WHAT IS BEING ASKED: Set down, please, exactly the lines below that run from the line with "extrude(amount=32)" to the line with "node tree that", both lines included.

PROVIDED DATA:

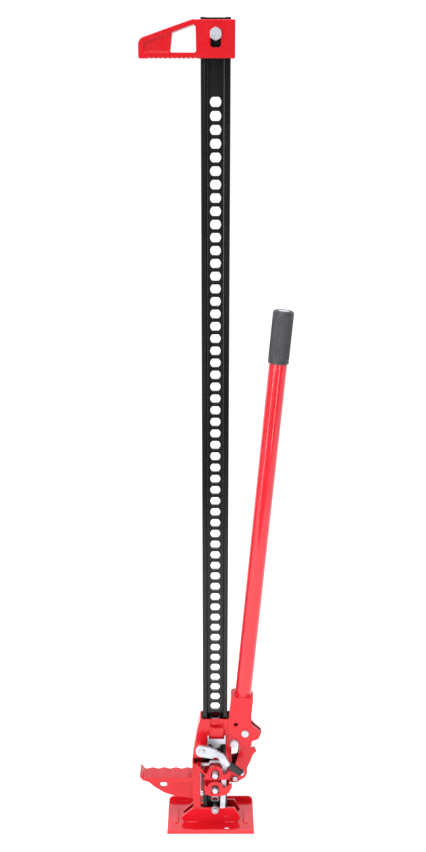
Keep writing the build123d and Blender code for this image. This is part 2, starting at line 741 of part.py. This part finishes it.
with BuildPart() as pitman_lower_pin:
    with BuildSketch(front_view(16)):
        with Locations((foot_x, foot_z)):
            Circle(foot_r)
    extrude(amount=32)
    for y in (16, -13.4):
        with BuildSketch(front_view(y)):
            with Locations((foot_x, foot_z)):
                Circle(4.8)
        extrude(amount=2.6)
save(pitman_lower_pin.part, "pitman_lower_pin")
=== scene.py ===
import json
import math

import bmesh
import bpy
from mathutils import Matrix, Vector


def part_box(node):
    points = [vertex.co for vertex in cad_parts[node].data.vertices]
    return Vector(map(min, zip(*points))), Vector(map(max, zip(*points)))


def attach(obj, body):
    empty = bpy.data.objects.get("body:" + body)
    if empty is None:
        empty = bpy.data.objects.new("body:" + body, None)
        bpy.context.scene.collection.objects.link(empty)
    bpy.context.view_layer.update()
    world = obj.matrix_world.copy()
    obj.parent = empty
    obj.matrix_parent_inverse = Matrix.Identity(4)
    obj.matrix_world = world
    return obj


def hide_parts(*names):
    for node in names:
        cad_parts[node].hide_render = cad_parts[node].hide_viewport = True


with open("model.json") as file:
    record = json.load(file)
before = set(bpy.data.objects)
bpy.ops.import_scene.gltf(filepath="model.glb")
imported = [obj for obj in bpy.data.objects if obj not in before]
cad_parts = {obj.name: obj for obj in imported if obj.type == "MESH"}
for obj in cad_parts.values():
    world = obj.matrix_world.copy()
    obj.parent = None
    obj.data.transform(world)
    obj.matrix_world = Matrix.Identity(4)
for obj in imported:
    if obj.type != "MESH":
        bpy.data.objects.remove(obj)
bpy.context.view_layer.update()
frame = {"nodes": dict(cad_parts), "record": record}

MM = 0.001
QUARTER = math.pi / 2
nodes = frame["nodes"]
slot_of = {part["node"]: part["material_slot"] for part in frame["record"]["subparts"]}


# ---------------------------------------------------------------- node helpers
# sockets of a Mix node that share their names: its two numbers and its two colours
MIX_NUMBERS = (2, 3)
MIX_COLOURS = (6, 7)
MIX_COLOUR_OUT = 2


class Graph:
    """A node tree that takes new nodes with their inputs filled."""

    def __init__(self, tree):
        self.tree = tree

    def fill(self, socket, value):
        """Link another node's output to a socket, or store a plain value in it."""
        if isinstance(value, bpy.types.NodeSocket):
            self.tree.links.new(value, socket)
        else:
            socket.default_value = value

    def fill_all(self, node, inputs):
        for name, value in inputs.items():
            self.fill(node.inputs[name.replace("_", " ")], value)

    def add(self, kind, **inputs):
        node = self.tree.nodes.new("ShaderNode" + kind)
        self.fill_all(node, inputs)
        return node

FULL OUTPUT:
    extrude(amount=32)
    for y in (16, -13.4):
        with BuildSketch(front_view(y)):
            with Locations((foot_x, foot_z)):
                Circle(4.8)
        extrude(amount=2.6)
save(pitman_lower_pin.part, "pitman_lower_pin")
=== scene.py ===
import json
import math

import bmesh
import bpy
from mathutils import Matrix, Vector


def part_box(node):
    points = [vertex.co for vertex in cad_parts[node].data.vertices]
    return Vector(map(min, zip(*points))), Vector(map(max, zip(*points)))


def attach(obj, body):
    empty = bpy.data.objects.get("body:" + body)
    if empty is None:
        empty = bpy.data.objects.new("body:" + body, None)
        bpy.context.scene.collection.objects.link(empty)
    bpy.context.view_layer.update()
    world = obj.matrix_world.copy()
    obj.parent = empty
    obj.matrix_parent_inverse = Matrix.Identity(4)
    obj.matrix_world = world
    return obj


def hide_parts(*names):
    for node in names:
        cad_parts[node].hide_render = cad_parts[node].hide_viewport = True


with open("model.json") as file:
    record = json.load(file)
before = set(bpy.data.objects)
bpy.ops.import_scene.gltf(filepath="model.glb")
imported = [obj for obj in bpy.data.objects if obj not in before]
cad_parts = {obj.name: obj for obj in imported if obj.type == "MESH"}
for obj in cad_parts.values():
    world = obj.matrix_world.copy()
    obj.parent = None
    obj.data.transform(world)
    obj.matrix_world = Matrix.Identity(4)
for obj in imported:
    if obj.type != "MESH":
        bpy.data.objects.remove(obj)
bpy.context.view_layer.update()
frame = {"nodes": dict(cad_parts), "record": record}

MM = 0.001
QUARTER = math.pi / 2
nodes = frame["nodes"]
slot_of = {part["node"]: part["material_slot"] for part in frame["record"]["subparts"]}


# ---------------------------------------------------------------- node helpers
# sockets of a Mix node that share their names: its two numbers and its two colours
MIX_NUMBERS = (2, 3)
MIX_COLOURS = (6, 7)
MIX_COLOUR_OUT = 2


class Graph:
    """A node tree that takes new nodes with their inputs filled."""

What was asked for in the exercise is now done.